Sodium nitrite as an antibiofilm therapy: A collaborative series of studies with Drs. Zemke, Gladwin, Bomberger and Pilewski described the antibiofilm properties of sodium nitrite and its mechanism of action. Sodium nitrite has broad antimicrobial properties and has been tolerated as a nebulized compound at high concentrations in human subjects; however, its effects have not been evaluated on biotic biofilms or in combination with other clinically useful antibiotics. Using the unique resources in Core A, members of the research team determined that nitrite alone prevented 99% of biofilm growth of P. aeruginosa on the apical surface of primary human airway epithelial cells. In testing interactions with existing antibiotics, they identified significant cooperative inhibitory effects of nitrite and polymyxins, which resulted in an additional log increase of bacterial growth inhibition compared to treating with either agent alone. As described in Core D, Phase I/ IIA clinical studies of sodium nitrite in patients with CF are underway at our center (supported by a CFF Clinical Research Grant). Importantly, these studies have supported Dr.
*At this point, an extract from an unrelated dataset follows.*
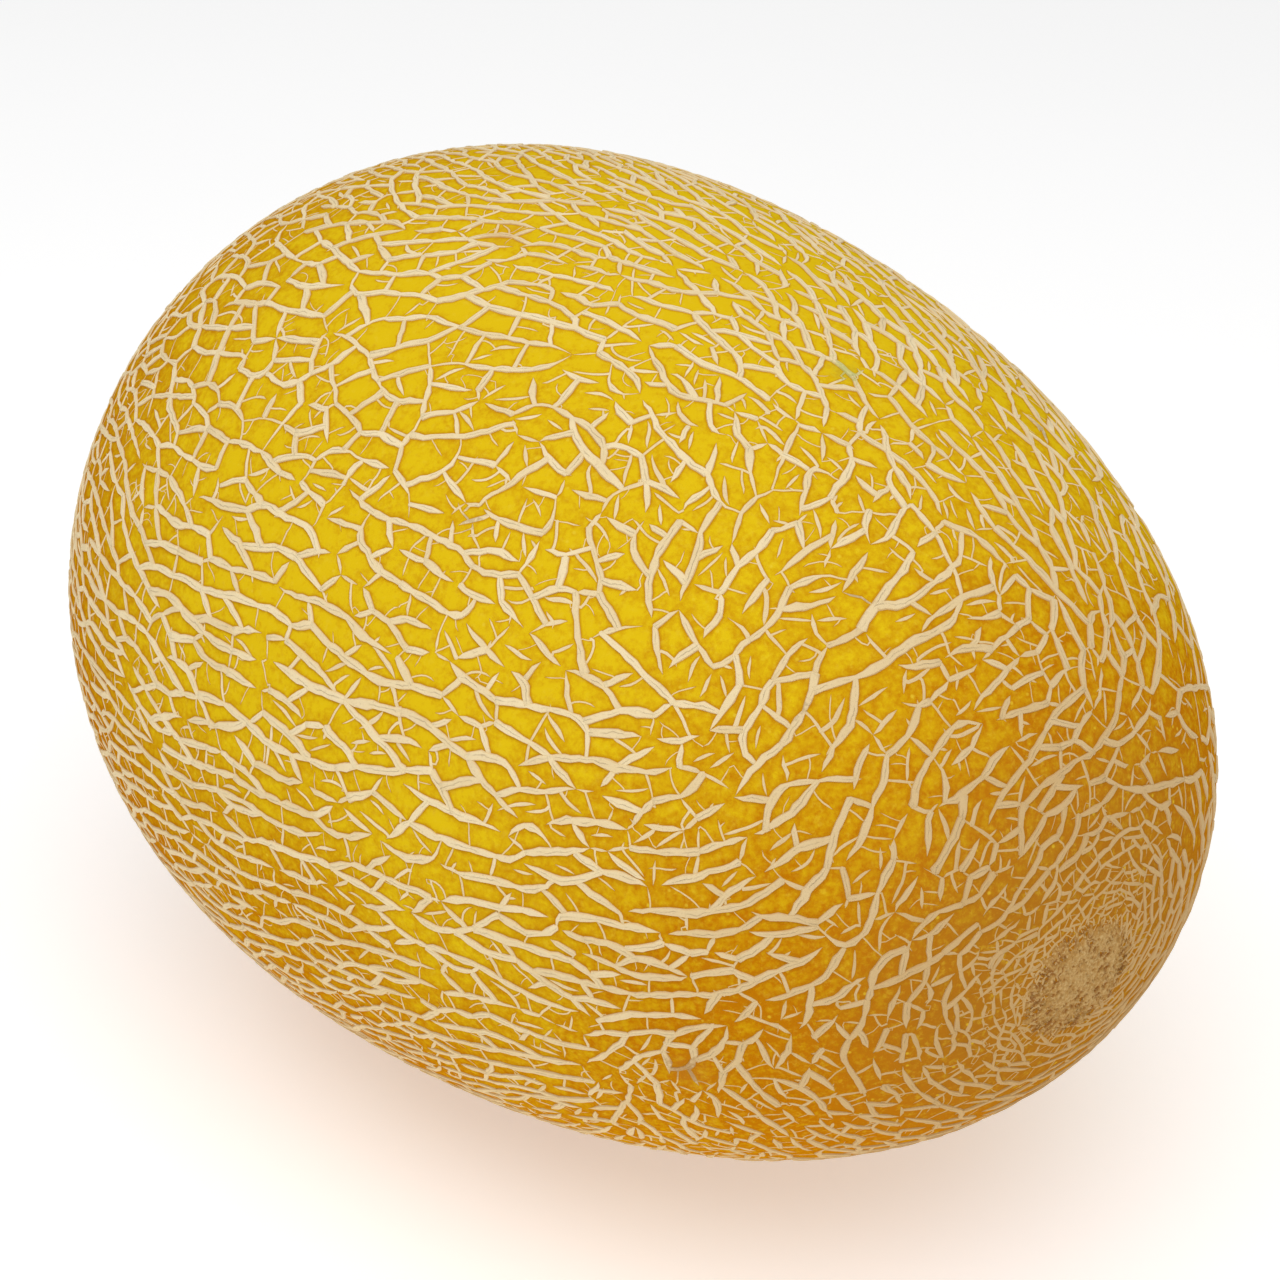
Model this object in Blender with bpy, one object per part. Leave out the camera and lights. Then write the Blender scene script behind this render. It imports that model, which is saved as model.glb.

Zemke, a pulmonary and critical care physician scientist in the Bomberger laboratory (Harry Swachman Clinical Investigator Award from the Cystic Fibrosis Foundation and NIH K23 awardee) in her transition to her own independent research program. Dr. Zemke is participating in the clinical trial to assess the safety and antibiofilm properties of sodium nitrite, highlighting our ability to translate our studies at the bench to the bedside.